Written instruction ▸ Report every line below that holds the word "frame".

-------------------------

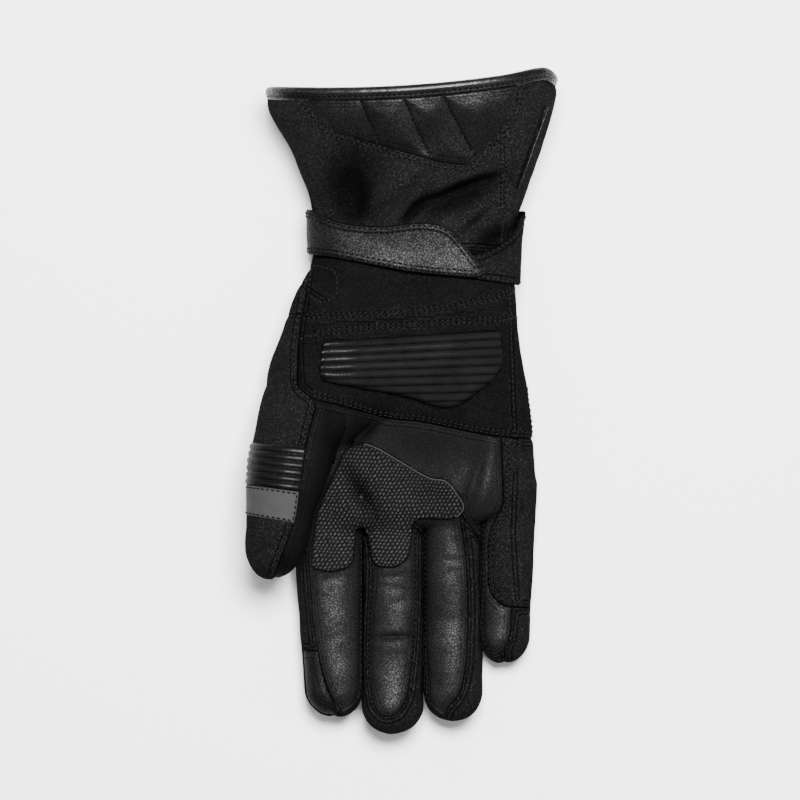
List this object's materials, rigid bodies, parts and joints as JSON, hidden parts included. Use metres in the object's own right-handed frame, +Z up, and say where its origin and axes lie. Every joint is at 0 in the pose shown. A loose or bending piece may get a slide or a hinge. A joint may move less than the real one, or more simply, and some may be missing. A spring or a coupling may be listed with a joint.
{
  "type": "summer motorcycle glove",
  "caption": "Gauntlet glove for summer riding, palm up: leather palm and fingers, knit grip patch, ribbed heel pad, flared cuff with a bound mouth, and a strap closing the wrist.",
  "frame": {"origin": "middle of the glove's outer box in plan, on the surface that the back of the hand lies on", "axes": "+Z up out of the palm, +Y along the glove towards the cuff, +X towards the little finger"},
  "size_m": [0.1374, 0.2909, 0.0599],
  "materials": {
    "softshell": "matt black softshell cloth with fine pale flecks",
    "suede": "black synthetic suede",
    "leather": "black goatskin, pebbled and softly glossy",
    "knit": "black nubbed grip knit",
    "rubber": "black ribbed pad, satin with glossy ridges",
    "reflective": "grey reflective tape",
    "thread": "black sewing thread"
  },
  "bodies": {
    "root": {"cuff_back": "softshell", "cuff_binding": "leather", "cuff_palm": "softshell", "cuff_panel": "leather", "cuff_piping": "leather", "fourchette_index_middle": "softshell", "fourchette_middle_ring": "softshell", "fourchette_ring_little": "softshell", "grip_patch": "knit", "hand_back": "softshell", "heel_panel": "suede", "palm_leather": "leather", "palm_slider": "rubber", "side_patch": "softshell", "thumb_back": "softshell", "thumb_front": "leather", "thumb_reflector": "reflective", "thumb_ribs": "leather", "wrist_band": "softshell", "wrist_strap": "leather"}
  },
  "joints": []
}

-------------------------

Completed exercise ▸
List this object's materials, rigid bodies, parts and joints as JSON, hidden parts included. Use metres in the object's own right-handed frame, +Z up, and say where its origin and axes lie. Every joint is at 0 in the pose shown. A loose or bending piece may get a slide or a hinge. A joint may move less than the real one, or more simply, and some may be missing. A spring or a coupling may be listed with a joint.
  "frame": {"origin": "middle of the glove's outer box in plan, on the surface that the back of the hand lies on", "axes": "+Z up out of the palm, +Y along the glove towards the cuff, +X towards the little finger"},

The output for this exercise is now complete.